The former president Luiz Inácio Lula da Silva won fractionally more of the vote in the first round and so heads in to the run-offs with an advantage. This would be good news for the Amazon: under Lula’s previous presidency, in 2003-10, satellite data shows deforestation declined by three quarters. Lula has pledged on the campaign trail to create a ministry for native peoples and to rebuild the country’s decimated environment agency. He has also vowed to clamp down on illegal mining prospectors in the region, and said he would be willing to accept international help in protecting the forest – something Bolsonaro vehemently opposes.

According to Thiago Kanashiro Uehara, a research fellow at the think tank Chatham House, “If Lula is elected, one can expect a return of relatively successful environmental and social policies created in the 2000s, that have been weakened since the early 2010s.”


Yet such a dramatic shift in policy will not be easy. “When Lula was first in power,” said Alencar, “there were certainly illegal activities taking place in the Amazon. But we did not have the same level of organised crime as we have [now], which will be very hard to disentangle.”

Cláudio Ângelo, from the Brazil-based Climate Observatory, said, “Armed criminal organisations in the Amazon have spent the last four years feeling free to do whatever they like. State representatives and local politicians all have ties with environmental crime. Lula is going to need public pressure and international support to essentially take back control of a region that makes up 60 per cent of the country.”

But if Lula wins the election, and is able to reimpose environmental regulations, then the gains could be substantial. An estimated 75,000 sq km could be saved in the Amazon by the end of the decade – equivalent to the size of the Republic of Ireland – according to research carried out by scientists at the University of Oxford, the International Institute for Applied System Analysis, and the National Institute for Space Research on behalf of the environmental publication Carbon Brief.

The research is based on whether or not Brazil’s leader would enforce the Forest Code, a 1965 law that requires landowners to designate a certain share of their property to forestry. It is Brazil’s main anti-deforestation law, but it has been poorly enforced under Bolsonaro.


The environmental benefits of a new Lula presidency would also stretch beyond the Amazon. Until Bolsonaro took office in 2019, Brazil was a front-runner in environmental diplomacy and climate policy.
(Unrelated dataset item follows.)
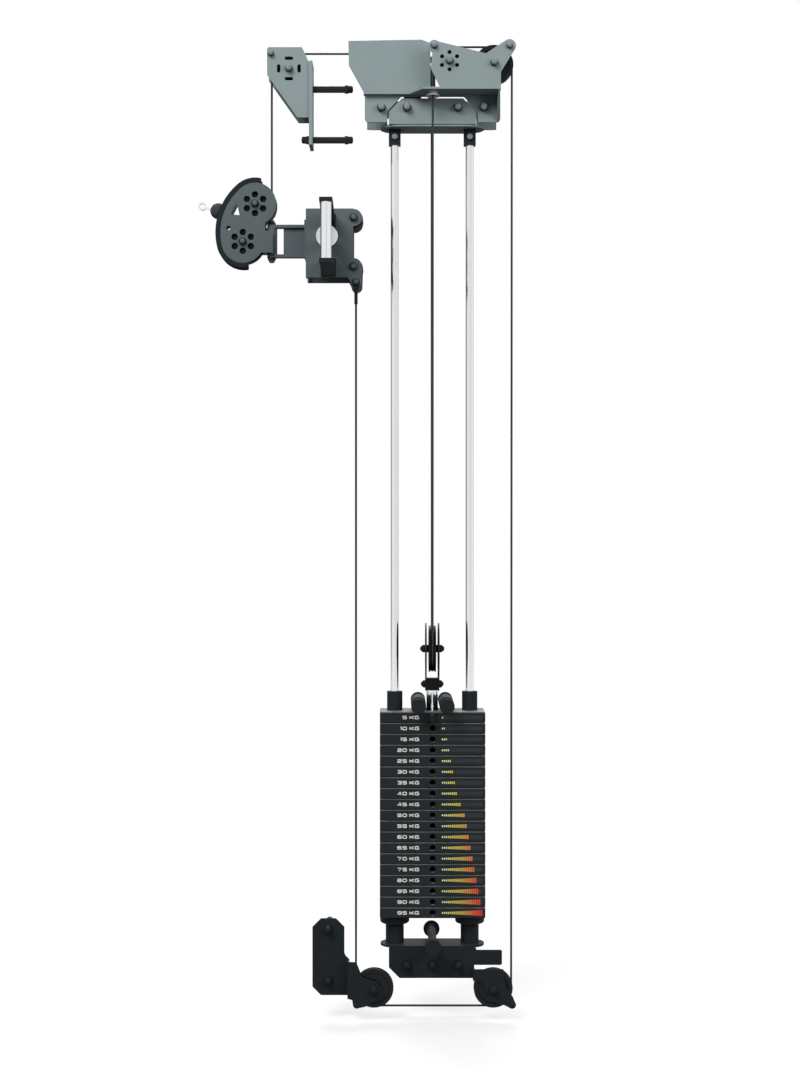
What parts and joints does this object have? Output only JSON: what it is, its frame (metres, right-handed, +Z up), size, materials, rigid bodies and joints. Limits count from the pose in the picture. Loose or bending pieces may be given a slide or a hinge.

The international convention on climate change that resulted in the UN’s annual Conference of Party (Cop) meetings was born in Rio de Janeiro in 1992. Brazil is also the largest economy and the largest consumer of energy in South America; what happens in the country is significant to the entire region.

Lula would likely return Brazil to a pivotal spot at the climate diplomacy table. “Brazil is awash with brilliant civil servants and diplomats eager to once again make the country a powerhouse in environmental diplomacy,” said Uehara. “Having the powerful middle income nation of Brazil pushing for greater and more equitable climate action will be good news for all countries in the Global South.”